──────── DATA SUPPLIED ────────

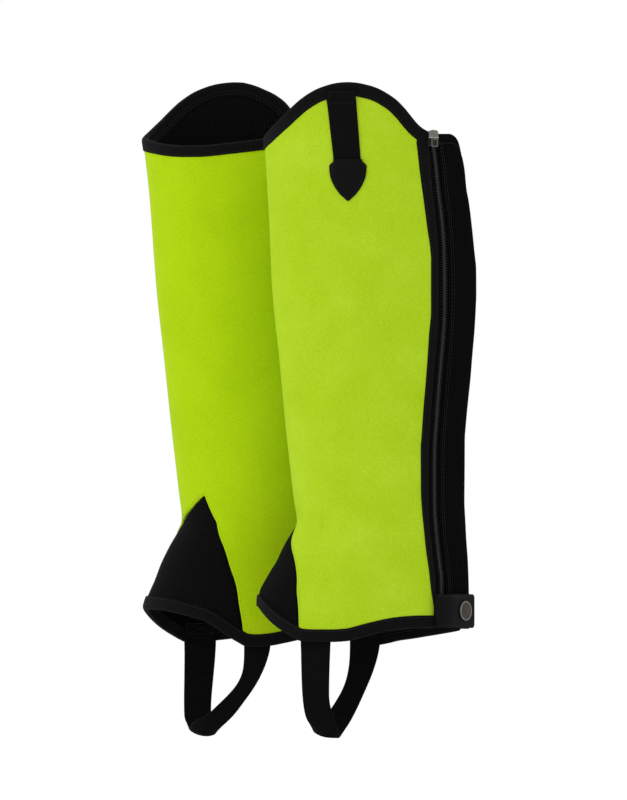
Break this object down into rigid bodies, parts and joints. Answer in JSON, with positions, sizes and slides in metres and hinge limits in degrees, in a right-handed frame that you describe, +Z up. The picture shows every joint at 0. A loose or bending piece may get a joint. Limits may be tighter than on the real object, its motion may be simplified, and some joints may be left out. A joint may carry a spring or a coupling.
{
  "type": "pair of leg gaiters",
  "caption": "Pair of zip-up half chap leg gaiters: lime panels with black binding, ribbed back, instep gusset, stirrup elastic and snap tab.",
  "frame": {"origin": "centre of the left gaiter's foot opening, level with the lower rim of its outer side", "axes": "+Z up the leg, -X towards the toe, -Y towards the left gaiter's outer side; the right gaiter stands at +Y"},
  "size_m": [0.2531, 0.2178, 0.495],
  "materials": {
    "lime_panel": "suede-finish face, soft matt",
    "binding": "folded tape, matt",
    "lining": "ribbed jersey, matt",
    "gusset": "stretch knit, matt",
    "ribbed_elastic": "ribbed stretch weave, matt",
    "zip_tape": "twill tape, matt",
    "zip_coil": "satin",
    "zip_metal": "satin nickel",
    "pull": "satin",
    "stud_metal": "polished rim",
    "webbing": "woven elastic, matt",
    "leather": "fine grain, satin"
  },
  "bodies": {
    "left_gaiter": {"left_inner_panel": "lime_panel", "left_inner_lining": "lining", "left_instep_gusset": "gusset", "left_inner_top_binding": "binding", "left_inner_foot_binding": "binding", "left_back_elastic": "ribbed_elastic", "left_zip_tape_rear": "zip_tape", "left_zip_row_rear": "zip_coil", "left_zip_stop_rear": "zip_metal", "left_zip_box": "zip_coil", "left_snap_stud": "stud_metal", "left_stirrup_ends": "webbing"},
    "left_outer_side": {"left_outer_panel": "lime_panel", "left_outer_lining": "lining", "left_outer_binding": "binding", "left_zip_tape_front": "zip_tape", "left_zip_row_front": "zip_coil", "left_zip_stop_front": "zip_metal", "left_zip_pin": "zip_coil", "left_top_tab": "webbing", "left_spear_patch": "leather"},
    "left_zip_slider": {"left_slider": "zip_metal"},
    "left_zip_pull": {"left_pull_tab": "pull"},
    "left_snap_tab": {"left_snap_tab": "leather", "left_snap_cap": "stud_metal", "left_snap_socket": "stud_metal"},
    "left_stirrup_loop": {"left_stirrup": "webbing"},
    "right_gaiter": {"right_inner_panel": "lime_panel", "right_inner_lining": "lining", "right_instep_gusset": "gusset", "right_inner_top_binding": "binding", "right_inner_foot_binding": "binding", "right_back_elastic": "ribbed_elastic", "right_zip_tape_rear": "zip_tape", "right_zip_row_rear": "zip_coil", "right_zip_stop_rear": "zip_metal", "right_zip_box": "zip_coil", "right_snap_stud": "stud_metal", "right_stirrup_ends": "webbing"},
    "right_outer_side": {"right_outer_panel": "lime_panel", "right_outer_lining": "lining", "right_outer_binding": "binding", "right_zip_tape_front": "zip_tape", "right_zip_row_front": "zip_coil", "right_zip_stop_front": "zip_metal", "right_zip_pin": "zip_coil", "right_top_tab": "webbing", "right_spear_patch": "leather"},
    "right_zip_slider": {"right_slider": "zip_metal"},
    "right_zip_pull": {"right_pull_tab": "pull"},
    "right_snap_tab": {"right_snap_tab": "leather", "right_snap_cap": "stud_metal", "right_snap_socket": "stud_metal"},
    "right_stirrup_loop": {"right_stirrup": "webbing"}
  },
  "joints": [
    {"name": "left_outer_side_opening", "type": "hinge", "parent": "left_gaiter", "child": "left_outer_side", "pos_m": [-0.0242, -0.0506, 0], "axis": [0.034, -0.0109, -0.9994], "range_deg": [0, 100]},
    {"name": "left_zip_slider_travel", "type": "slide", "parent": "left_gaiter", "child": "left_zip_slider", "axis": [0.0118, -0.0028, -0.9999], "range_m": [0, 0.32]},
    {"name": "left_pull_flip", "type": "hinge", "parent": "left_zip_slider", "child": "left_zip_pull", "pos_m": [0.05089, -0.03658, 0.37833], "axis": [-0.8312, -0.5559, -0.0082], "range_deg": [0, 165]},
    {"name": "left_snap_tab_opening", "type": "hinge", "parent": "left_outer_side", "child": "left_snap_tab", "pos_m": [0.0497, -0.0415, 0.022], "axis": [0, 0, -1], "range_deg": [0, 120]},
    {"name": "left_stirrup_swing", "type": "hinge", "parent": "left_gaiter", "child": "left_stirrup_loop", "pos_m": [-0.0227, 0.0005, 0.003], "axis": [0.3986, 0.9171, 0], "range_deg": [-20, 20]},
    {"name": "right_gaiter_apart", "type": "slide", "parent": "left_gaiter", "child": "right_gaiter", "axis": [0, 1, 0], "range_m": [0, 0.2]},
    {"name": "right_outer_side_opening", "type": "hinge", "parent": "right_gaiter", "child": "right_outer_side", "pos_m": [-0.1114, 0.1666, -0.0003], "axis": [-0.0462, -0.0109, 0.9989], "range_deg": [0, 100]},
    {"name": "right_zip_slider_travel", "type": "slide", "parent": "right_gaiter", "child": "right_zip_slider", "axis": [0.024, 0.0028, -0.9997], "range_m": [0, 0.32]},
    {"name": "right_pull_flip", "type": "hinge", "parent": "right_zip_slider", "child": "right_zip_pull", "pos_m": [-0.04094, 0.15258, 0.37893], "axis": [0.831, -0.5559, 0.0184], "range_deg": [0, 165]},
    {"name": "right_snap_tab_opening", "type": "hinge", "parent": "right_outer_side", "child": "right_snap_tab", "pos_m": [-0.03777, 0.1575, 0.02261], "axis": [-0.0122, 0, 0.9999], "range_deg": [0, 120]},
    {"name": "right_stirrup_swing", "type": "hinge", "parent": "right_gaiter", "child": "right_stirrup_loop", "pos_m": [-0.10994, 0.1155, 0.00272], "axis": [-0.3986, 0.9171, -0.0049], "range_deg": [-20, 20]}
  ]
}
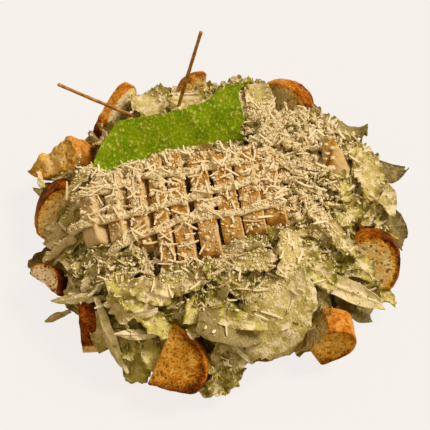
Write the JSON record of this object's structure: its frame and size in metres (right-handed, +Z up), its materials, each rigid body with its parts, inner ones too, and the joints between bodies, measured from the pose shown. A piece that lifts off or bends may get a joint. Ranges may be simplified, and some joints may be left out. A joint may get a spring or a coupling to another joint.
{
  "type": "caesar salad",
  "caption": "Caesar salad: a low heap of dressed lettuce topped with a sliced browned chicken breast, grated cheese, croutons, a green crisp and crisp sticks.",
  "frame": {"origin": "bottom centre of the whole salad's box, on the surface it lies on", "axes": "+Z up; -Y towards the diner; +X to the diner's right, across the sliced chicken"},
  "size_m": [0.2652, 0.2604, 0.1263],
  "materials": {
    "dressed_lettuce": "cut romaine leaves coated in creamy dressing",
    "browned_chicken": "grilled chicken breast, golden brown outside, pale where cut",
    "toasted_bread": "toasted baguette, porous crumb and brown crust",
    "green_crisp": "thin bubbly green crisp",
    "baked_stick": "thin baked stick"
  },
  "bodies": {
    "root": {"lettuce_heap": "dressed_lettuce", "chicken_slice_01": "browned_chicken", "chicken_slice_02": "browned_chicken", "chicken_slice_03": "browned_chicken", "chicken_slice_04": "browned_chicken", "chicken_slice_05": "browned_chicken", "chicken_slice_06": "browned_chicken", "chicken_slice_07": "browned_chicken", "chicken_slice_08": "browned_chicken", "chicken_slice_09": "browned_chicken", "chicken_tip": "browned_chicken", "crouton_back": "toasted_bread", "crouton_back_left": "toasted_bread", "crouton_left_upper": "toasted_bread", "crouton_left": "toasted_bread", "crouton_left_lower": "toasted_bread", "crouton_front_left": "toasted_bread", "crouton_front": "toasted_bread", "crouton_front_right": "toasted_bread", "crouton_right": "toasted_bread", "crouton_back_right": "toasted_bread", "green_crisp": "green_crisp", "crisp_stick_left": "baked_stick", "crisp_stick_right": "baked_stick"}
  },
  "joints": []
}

────────

**GIVEN REQUEST**
Locate the word "JSON" in the records above, and return each line that has it.

**EXERCISE RESULT**
Break this object down into rigid bodies, parts and joints. Answer in JSON, with positions, sizes and slides in metres and hinge limits in degrees, in a right-handed frame that you describe, +Z up. The picture shows every joint at 0. A loose or bending piece may get a joint. Limits may be tighter than on the real object, its motion may be simplified, and some joints may be left out. A joint may carry a spring or a coupling.
Write the JSON record of this object's structure: its frame and size in metres (right-handed, +Z up), its materials, each rigid body with its parts, inner ones too, and the joints between bodies, measured from the pose shown. A piece that lifts off or bends may get a joint. Ranges may be simplified, and some joints may be left out. A joint may get a spring or a coupling to another joint.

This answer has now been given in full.